Give the entries again exactly, every one of them.

** START OF Data supplied **

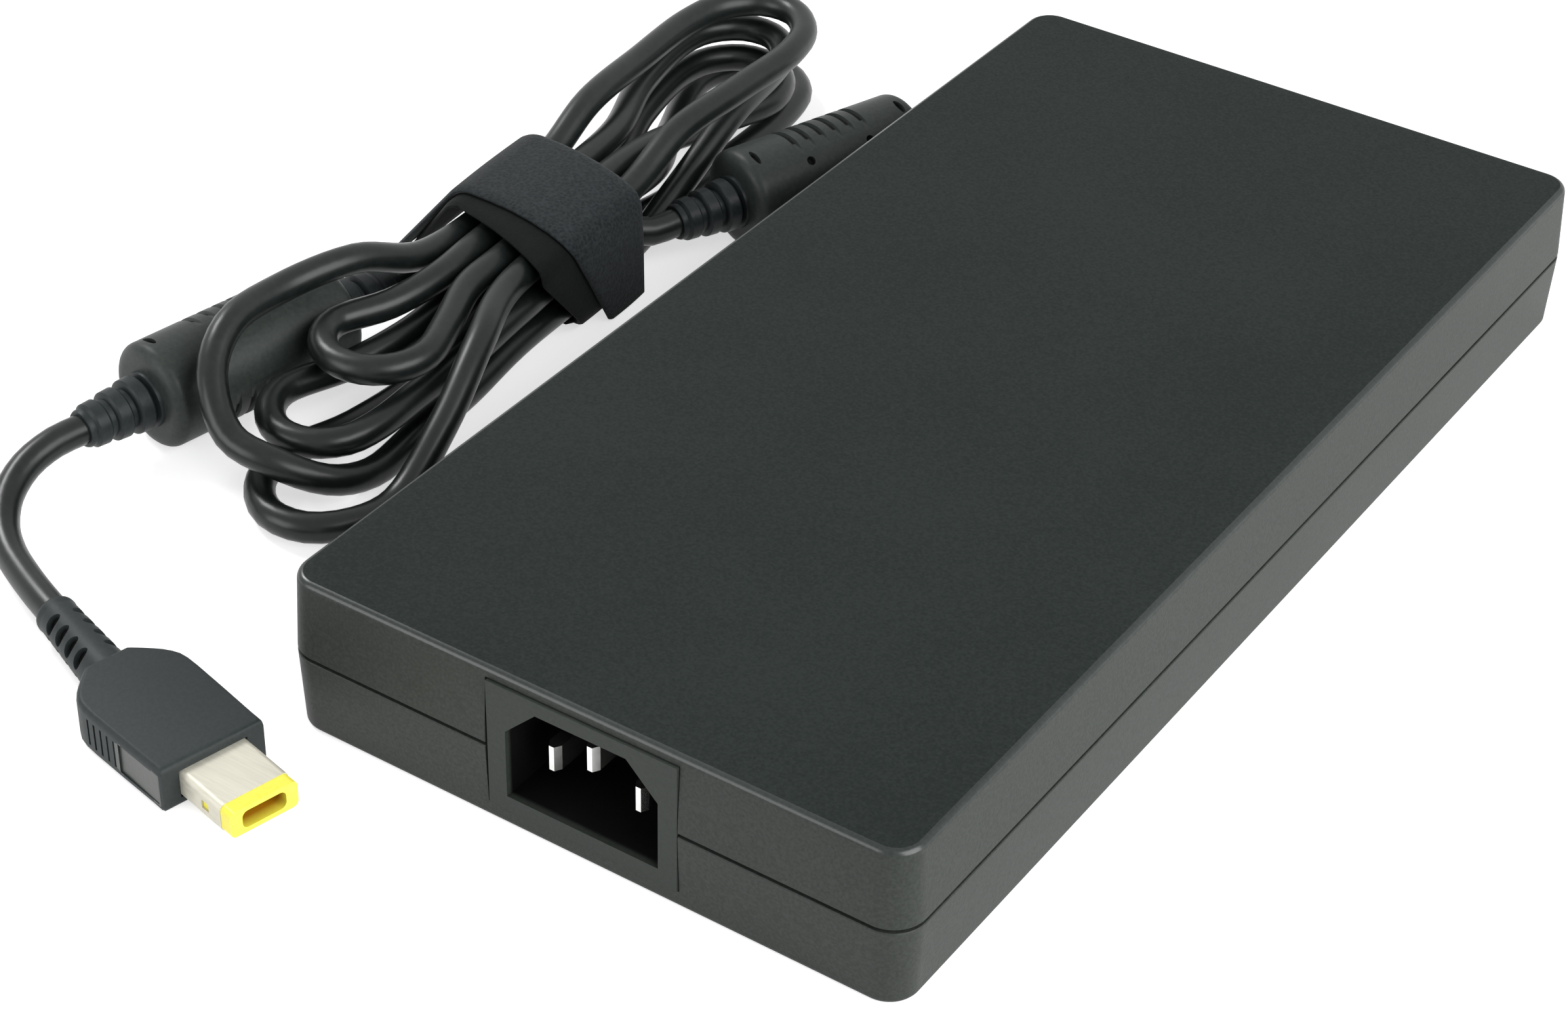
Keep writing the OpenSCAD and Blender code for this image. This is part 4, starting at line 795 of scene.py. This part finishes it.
def bead(name, at, deg, roll):
    """Moulded bead cover: barrel with rounded ends, grip grooves on two sides, the mould's
    slots and locating holes, and ringed sleeves."""
    across, deep = BARREL_ROUND
    half = [(BARREL_FACE, 0)]
    half += [(BARREL_R - across * (1 - s), deep * (1 - c)) for c, s in quarter(8)]
    half += [(BARREL_R, BARREL_FROM)]
    profile = half + [(r, BEAD_LENGTH - y) for r, y in half[::-1]]
    body = revolve(name, profile, 96, MAT["bead"], BEAD_SMOOTH)
    middle = BEAD_LENGTH / 2
    grooves = [groove_cutter(middle + (k - (GROOVES - 1) / 2) * GROOVE_PITCH, mid)
               for mid in GROOVE_MIDS for k in range(GROOVES)]
    pits = [pit(middle + way * away, angle, BARREL_R, *sizes)
            for away, angles, sizes in MARKS for way in (-1, 1) for angle in angles]
    for cutters in (grooves, pits):
        cut_by(body, [merge(cutters[0], cutters[1:])], BEAD_SMOOTH)
    # The floors of the grooves and pits get near-black painted shade
    inside = BARREL_R - GROOVE_DEPTH + 0.04
    first, last = BARREL_FROM - 0.2, BEAD_LENGTH - BARREL_FROM + 0.2
    paint(body, MAT["cavity"],
          lambda c, n: first < c.y < last and math.hypot(c.x, c.z) < inside)
    sleeves = []
    for root, way in ((0, -1), (BEAD_LENGTH, 1)):
        rings = [(r, root + way * y) for r, y in sleeve_profile()]
        sleeves.append(revolve(name + "_sleeve", rings, 48, MAT["sleeve"]))
    join_meshes(body, sleeves)
    tidy(body, BEAD_SMOOTH)
    return place(body, at, (-deg, "Z"), (-roll, "Y"))


bead_1 = bead("bead_1_jacket", *BEADS[0], roll=12)
bead_2 = bead("bead_2_jacket", *BEADS[1], roll=38)


# ---------- strain relief at the housing ----------

# Along the relief, from inside the end wall: where the neck and the collar end, where the
# tail has come down to the cord, and where its last groove may be
NECK_END, COLLAR_END, TAIL_LENGTH, GROOVES_END = 2.6, 4, 17.5, 19.5
NECK_R, COLLAR_R, TAIL_R, TAIL_TAPER, LEAST_R, RELIEF_STEP = 5.15, 5.55, 4.45, 1.5, 2.75, 0.3
# The tail's ribs: pitch, width and swell, and the depth and end of the groove behind each
TAIL_PITCH, TAIL_RIB, TAIL_SWELL, TAIL_DEPTH, TAIL_GROOVE_END = 2.9, 1.7, 0.12, 0.85, 2.7


def relief_radius(run):
    """Radius of the housing's strain relief at a distance along it."""
    if run < COLLAR_END:
        return NECK_R if run < NECK_END else COLLAR_R
    tail = run - COLLAR_END
    r = TAIL_R - TAIL_TAPER * min(1, tail / TAIL_LENGTH)
    phase = tail % TAIL_PITCH
    if TAIL_RIB < phase < TAIL_GROOVE_END and run < GROOVES_END:
        r -= TAIL_DEPTH
    else:
        r += TAIL_SWELL * math.sin(math.pi * min(phase, TAIL_RIB) / TAIL_RIB)
    return max(r, LEAST_R)


def housing_relief():
    """Neck and collar in the end wall, and a bent tail whose ribs taper to the cord."""
    inside_wall = [(-14, 97.6, 12.8), (-14, 99, 12.8)]
    spine = catmull(inside_wall + RELIEF_PATH, RELIEF_STEP)
    run, radii = 0, [relief_radius(0)]
    for a, b in zip(spine, spine[1:]):
        run += (b - a).length
        radii.append(relief_radius(run))
    return tube("cord_relief", spine, radii, 40, MAT["relief"], 40)


relief = housing_relief()


# ---------- strap ----------

# Thickness, height at the left shoulder, radius at the floor, and place of the right-hand wall
STRAP_T, STRAP_TOP, STRAP_BASE, STRAP_HALF = 1.1, 18.7, 3.5, 12.2
# Radius of the left shoulder, slope of the side below it in degrees, and the shoulder's place
STRAP_CORNER, STRAP_SLANT, STRAP_SHOULDER = 5.0, 50.0, -7.35
# Crown of the strap from its right-hand wall: a crisp fold, then a low dome
STRAP_CROWN = [(12.15, 10), (11.95, 15.4), (11.85, 16.3), (11.45, 17.0), (10.7, 17.35),
               (8.4, 18.05), (4.5, 18.7), (0.5, 19.0), (-3.5, 18.95)]
# Gap between the turns, how much the fabric swells, and the step of its cross-section
TURN_GAP, SWELL, STRAP_STEP = 0.12, 0.16, 0.8
# Across the hank, where the strap's sides begin; and the height up to which it counts as floor
RIGHT_SIDE, LEFT_SIDE, FLOOR_BELOW = 9, -8, 1.6
# The edges lie this far along the hank at the middle of the crown, and run askew
INNER_NEAR, INNER_FAR, INNER_SLOPE = -14.3, 10.6, 0.36
OUTER_NEAR, OUTER_FAR, OUTER_SLOPE, FAR_SLOPE = -9.7, 11.2, 0.16, 0.2
# Across a band: (share of the way, share of the full thickness), thin lips at both edges
LIP = [(0, 0.25), (0.02, 0.7), (0.05, 1)]
STATIONS = (LIP + [(0.05 + 0.9 * k / 16, 1) for k in range(1, 16)]
            + [(1 - f, full) for f, full in LIP[::-1]])


def arc(cx, cz, radius, a0, a1, steps):
    """Points of an arc in a cross-section, between two angles."""
    angles = [math.radians(a0 + (a1 - a0) * k / steps) for k in range(steps + 1)]
    return [(cx + radius * math.cos(a), cz + radius * math.sin(a)) for a in angles]


def strap_line(low_z, foot_z):
    """Cross-section of the strap's inner face, from the low right-hand wall to the foot."""
    left = arc(STRAP_SHOULDER, STRAP_TOP - STRAP_CORNER, STRAP_CORNER, 90, 90 + STRAP_SLANT, 12)
    end = left[-1]
    foot = (end[0] - (end[1] - foot_z) / math.tan(math.radians(STRAP_SLANT)), foot_z)
    return [(STRAP_HALF, low_z)] + STRAP_CROWN + left + [foot]


def normals_of(line):
    """Outward directions at the points of a cross-section line."""
    out = []
    for i in range(len(line)):
        a, b = line[max(i - 1, 0)], line[min(i + 1, len(line) - 1)]
        d = (b[0] - a[0], b[1] - a[1])
        s = math.hypot(*d)
        out.append((d[1] / s, -d[0] / s))
    return out


def offset(line, distance):
    """Line moved outwards by a distance."""
    return [(u + n[0] * distance, z + n[1] * distance)
            for (u, z), n in zip(line, normals_of(line))]


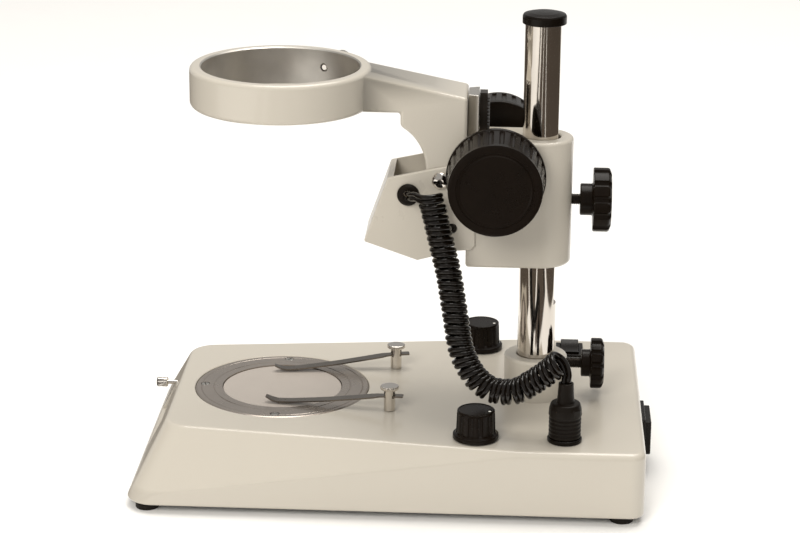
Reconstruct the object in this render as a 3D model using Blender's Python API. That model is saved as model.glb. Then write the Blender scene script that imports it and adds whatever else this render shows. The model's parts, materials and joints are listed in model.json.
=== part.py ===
"""Stereo-microscope pole stand with incident and transmitted light.

The stand faces -Y, the pole is at +Y, and X = 0 is the plane of symmetry of the stand.
The origin is on the table, under the middle of the base. Blender works in metres.
"""

import math

import bmesh
import bpy
from mathutils import Matrix, Vector

MM = 0.001
GAP = 0.3 * MM                      # left between pieces that touch

# Where things stand
FOOT_HEIGHT = 4.2 * MM
STAGE_Y = -63.5 * MM                # centre of the stage, under the optical axis
POLE_Y = 75.2 * MM                  # centre of the pole

# Base casting
BASE_HALF_WIDTH = 88.2 * MM
BASE_HEIGHT = 35.9 * MM
BASE_TOP = FOOT_HEIGHT + BASE_HEIGHT
BASE_FRONT = -139.0 * MM            # foot of the sloping front
BASE_REAR = 133.0 * MM
FRONT_SLOPE = 17.0 / 35.9           # how far the front leans back for each unit of height
TOP_FRONT_HALF_WIDTH = 66.0 * MM
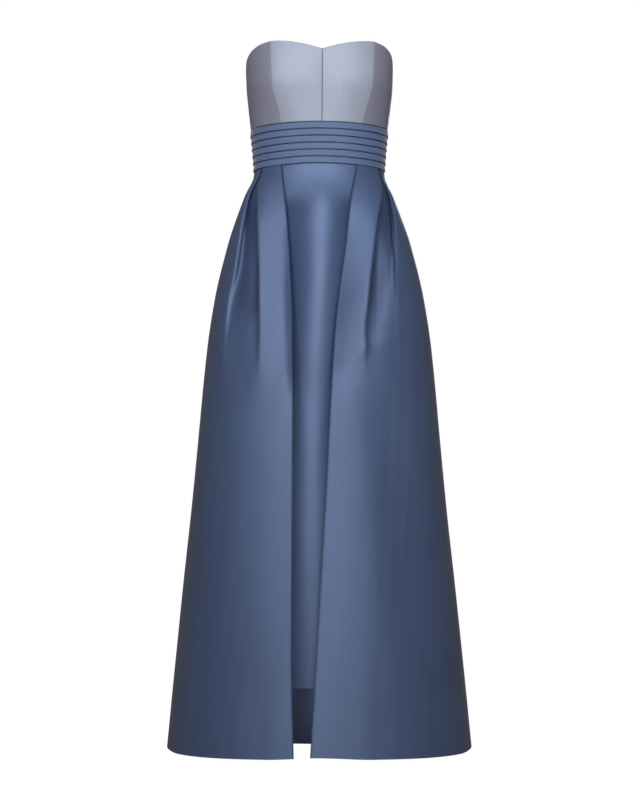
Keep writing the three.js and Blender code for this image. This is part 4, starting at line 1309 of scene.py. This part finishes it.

** END OF Data supplied **

**Answer for the task:**
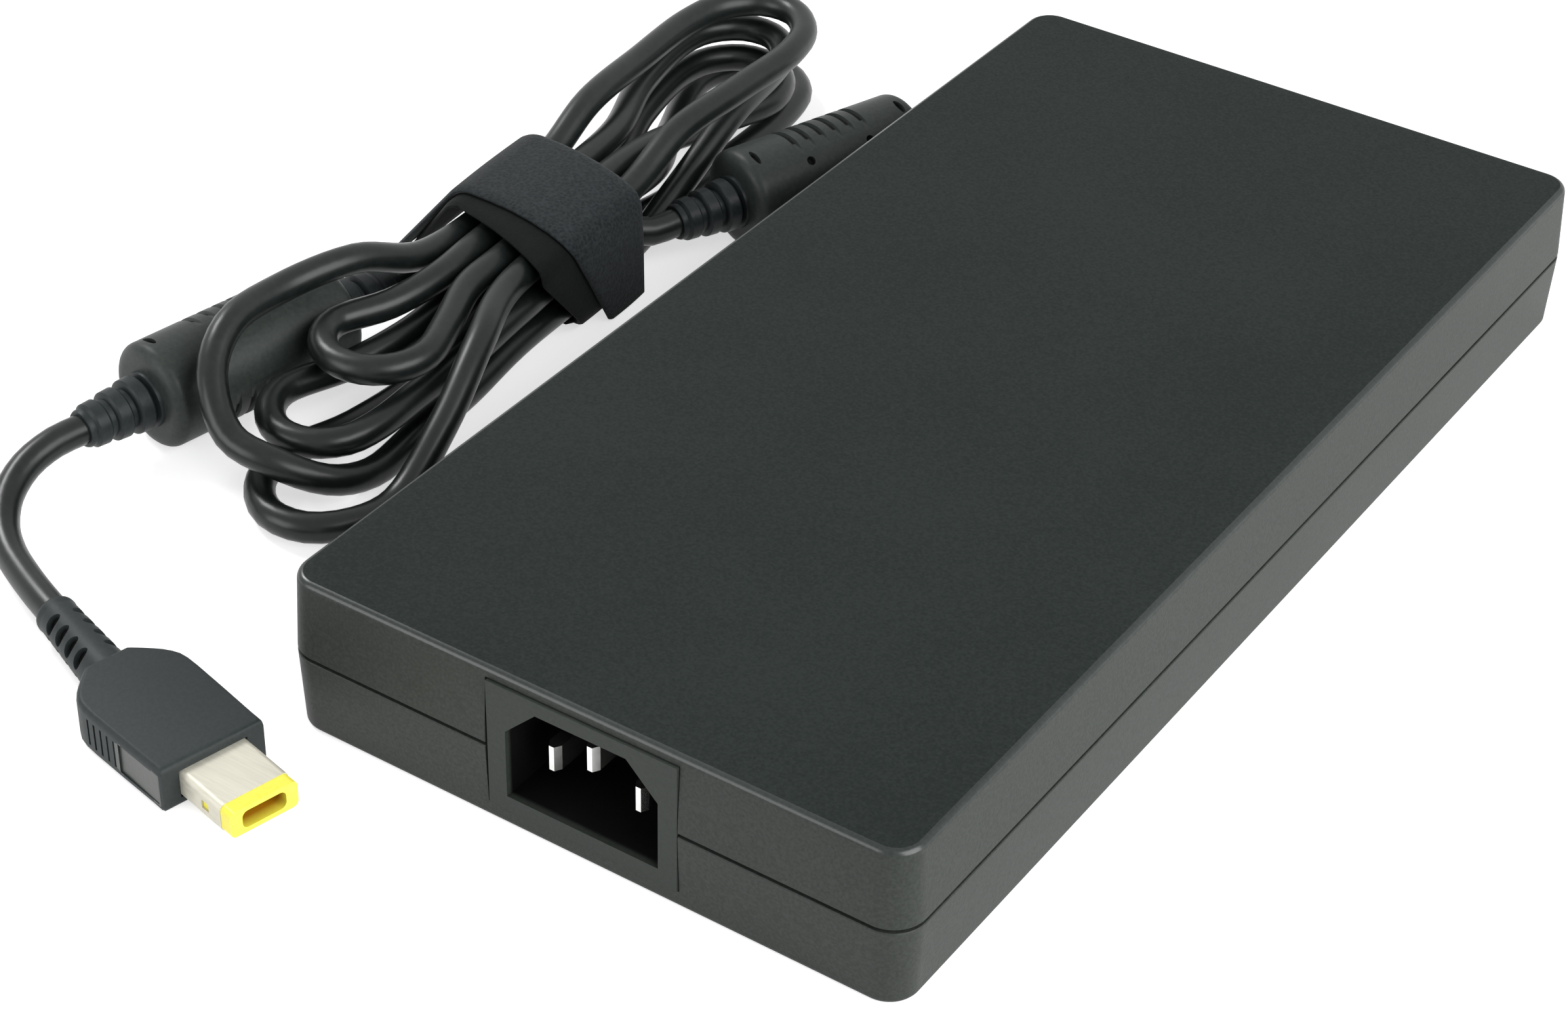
Keep writing the OpenSCAD and Blender code for this image. This is part 4, starting at line 795 of scene.py. This part finishes it.
def bead(name, at, deg, roll):
    """Moulded bead cover: barrel with rounded ends, grip grooves on two sides, the mould's
    slots and locating holes, and ringed sleeves."""
    across, deep = BARREL_ROUND
    half = [(BARREL_FACE, 0)]
    half += [(BARREL_R - across * (1 - s), deep * (1 - c)) for c, s in quarter(8)]
    half += [(BARREL_R, BARREL_FROM)]
    profile = half + [(r, BEAD_LENGTH - y) for r, y in half[::-1]]
    body = revolve(name, profile, 96, MAT["bead"], BEAD_SMOOTH)
    middle = BEAD_LENGTH / 2
    grooves = [groove_cutter(middle + (k - (GROOVES - 1) / 2) * GROOVE_PITCH, mid)
               for mid in GROOVE_MIDS for k in range(GROOVES)]
    pits = [pit(middle + way * away, angle, BARREL_R, *sizes)
            for away, angles, sizes in MARKS for way in (-1, 1) for angle in angles]
    for cutters in (grooves, pits):
        cut_by(body, [merge(cutters[0], cutters[1:])], BEAD_SMOOTH)
    # The floors of the grooves and pits get near-black painted shade
    inside = BARREL_R - GROOVE_DEPTH + 0.04
    first, last = BARREL_FROM - 0.2, BEAD_LENGTH - BARREL_FROM + 0.2
    paint(body, MAT["cavity"],
          lambda c, n: first < c.y < last and math.hypot(c.x, c.z) < inside)
    sleeves = []
    for root, way in ((0, -1), (BEAD_LENGTH, 1)):
        rings = [(r, root + way * y) for r, y in sleeve_profile()]
        sleeves.append(revolve(name + "_sleeve", rings, 48, MAT["sleeve"]))
    join_meshes(body, sleeves)
    tidy(body, BEAD_SMOOTH)
    return place(body, at, (-deg, "Z"), (-roll, "Y"))


bead_1 = bead("bead_1_jacket", *BEADS[0], roll=12)
bead_2 = bead("bead_2_jacket", *BEADS[1], roll=38)


# ---------- strain relief at the housing ----------

# Along the relief, from inside the end wall: where the neck and the collar end, where the
# tail has come down to the cord, and where its last groove may be
NECK_END, COLLAR_END, TAIL_LENGTH, GROOVES_END = 2.6, 4, 17.5, 19.5
NECK_R, COLLAR_R, TAIL_R, TAIL_TAPER, LEAST_R, RELIEF_STEP = 5.15, 5.55, 4.45, 1.5, 2.75, 0.3
# The tail's ribs: pitch, width and swell, and the depth and end of the groove behind each
TAIL_PITCH, TAIL_RIB, TAIL_SWELL, TAIL_DEPTH, TAIL_GROOVE_END = 2.9, 1.7, 0.12, 0.85, 2.7


def relief_radius(run):
    """Radius of the housing's strain relief at a distance along it."""
    if run < COLLAR_END:
        return NECK_R if run < NECK_END else COLLAR_R
    tail = run - COLLAR_END
    r = TAIL_R - TAIL_TAPER * min(1, tail / TAIL_LENGTH)
    phase = tail % TAIL_PITCH
    if TAIL_RIB < phase < TAIL_GROOVE_END and run < GROOVES_END:
        r -= TAIL_DEPTH
    else:
        r += TAIL_SWELL * math.sin(math.pi * min(phase, TAIL_RIB) / TAIL_RIB)
    return max(r, LEAST_R)


def housing_relief():
    """Neck and collar in the end wall, and a bent tail whose ribs taper to the cord."""
    inside_wall = [(-14, 97.6, 12.8), (-14, 99, 12.8)]
    spine = catmull(inside_wall + RELIEF_PATH, RELIEF_STEP)
    run, radii = 0, [relief_radius(0)]
    for a, b in zip(spine, spine[1:]):
        run += (b - a).length
        radii.append(relief_radius(run))
    return tube("cord_relief", spine, radii, 40, MAT["relief"], 40)


relief = housing_relief()


# ---------- strap ----------

# Thickness, height at the left shoulder, radius at the floor, and place of the right-hand wall
STRAP_T, STRAP_TOP, STRAP_BASE, STRAP_HALF = 1.1, 18.7, 3.5, 12.2
# Radius of the left shoulder, slope of the side below it in degrees, and the shoulder's place
STRAP_CORNER, STRAP_SLANT, STRAP_SHOULDER = 5.0, 50.0, -7.35
# Crown of the strap from its right-hand wall: a crisp fold, then a low dome
STRAP_CROWN = [(12.15, 10), (11.95, 15.4), (11.85, 16.3), (11.45, 17.0), (10.7, 17.35),
               (8.4, 18.05), (4.5, 18.7), (0.5, 19.0), (-3.5, 18.95)]
# Gap between the turns, how much the fabric swells, and the step of its cross-section
TURN_GAP, SWELL, STRAP_STEP = 0.12, 0.16, 0.8
# Across the hank, where the strap's sides begin; and the height up to which it counts as floor
RIGHT_SIDE, LEFT_SIDE, FLOOR_BELOW = 9, -8, 1.6
# The edges lie this far along the hank at the middle of the crown, and run askew
INNER_NEAR, INNER_FAR, INNER_SLOPE = -14.3, 10.6, 0.36
OUTER_NEAR, OUTER_FAR, OUTER_SLOPE, FAR_SLOPE = -9.7, 11.2, 0.16, 0.2
# Across a band: (share of the way, share of the full thickness), thin lips at both edges
LIP = [(0, 0.25), (0.02, 0.7), (0.05, 1)]
STATIONS = (LIP + [(0.05 + 0.9 * k / 16, 1) for k in range(1, 16)]
            + [(1 - f, full) for f, full in LIP[::-1]])


def arc(cx, cz, radius, a0, a1, steps):
    """Points of an arc in a cross-section, between two angles."""
    angles = [math.radians(a0 + (a1 - a0) * k / steps) for k in range(steps + 1)]
    return [(cx + radius * math.cos(a), cz + radius * math.sin(a)) for a in angles]


def strap_line(low_z, foot_z):
    """Cross-section of the strap's inner face, from the low right-hand wall to the foot."""
    left = arc(STRAP_SHOULDER, STRAP_TOP - STRAP_CORNER, STRAP_CORNER, 90, 90 + STRAP_SLANT, 12)
    end = left[-1]
    foot = (end[0] - (end[1] - foot_z) / math.tan(math.radians(STRAP_SLANT)), foot_z)
    return [(STRAP_HALF, low_z)] + STRAP_CROWN + left + [foot]


def normals_of(line):
    """Outward directions at the points of a cross-section line."""
    out = []
    for i in range(len(line)):
        a, b = line[max(i - 1, 0)], line[min(i + 1, len(line) - 1)]
        d = (b[0] - a[0], b[1] - a[1])
        s = math.hypot(*d)
        out.append((d[1] / s, -d[0] / s))
    return out


def offset(line, distance):
    """Line moved outwards by a distance."""
    return [(u + n[0] * distance, z + n[1] * distance)
            for (u, z), n in zip(line, normals_of(line))]


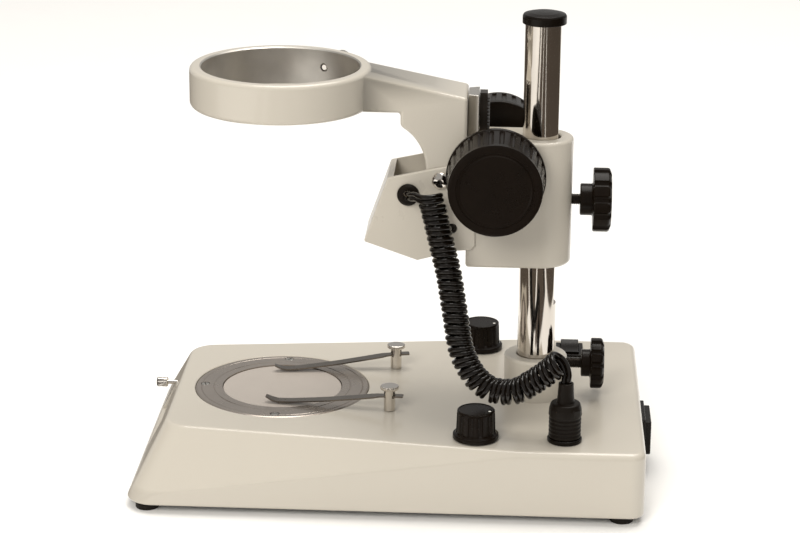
Reconstruct the object in this render as a 3D model using Blender's Python API. That model is saved as model.glb. Then write the Blender scene script that imports it and adds whatever else this render shows. The model's parts, materials and joints are listed in model.json.
=== part.py ===
"""Stereo-microscope pole stand with incident and transmitted light.

The stand faces -Y, the pole is at +Y, and X = 0 is the plane of symmetry of the stand.
The origin is on the table, under the middle of the base. Blender works in metres.
"""

import math

import bmesh
import bpy
from mathutils import Matrix, Vector

MM = 0.001
GAP = 0.3 * MM                      # left between pieces that touch

# Where things stand
FOOT_HEIGHT = 4.2 * MM
STAGE_Y = -63.5 * MM                # centre of the stage, under the optical axis
POLE_Y = 75.2 * MM                  # centre of the pole

# Base casting
BASE_HALF_WIDTH = 88.2 * MM
BASE_HEIGHT = 35.9 * MM
BASE_TOP = FOOT_HEIGHT + BASE_HEIGHT
BASE_FRONT = -139.0 * MM            # foot of the sloping front
BASE_REAR = 133.0 * MM
FRONT_SLOPE = 17.0 / 35.9           # how far the front leans back for each unit of height
TOP_FRONT_HALF_WIDTH = 66.0 * MM
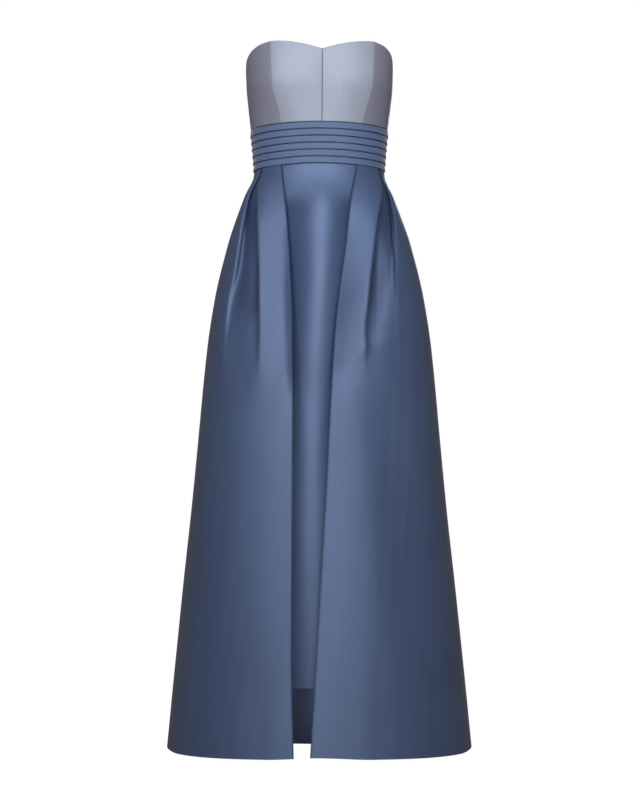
Keep writing the three.js and Blender code for this image. This is part 4, starting at line 1309 of scene.py. This part finishes it.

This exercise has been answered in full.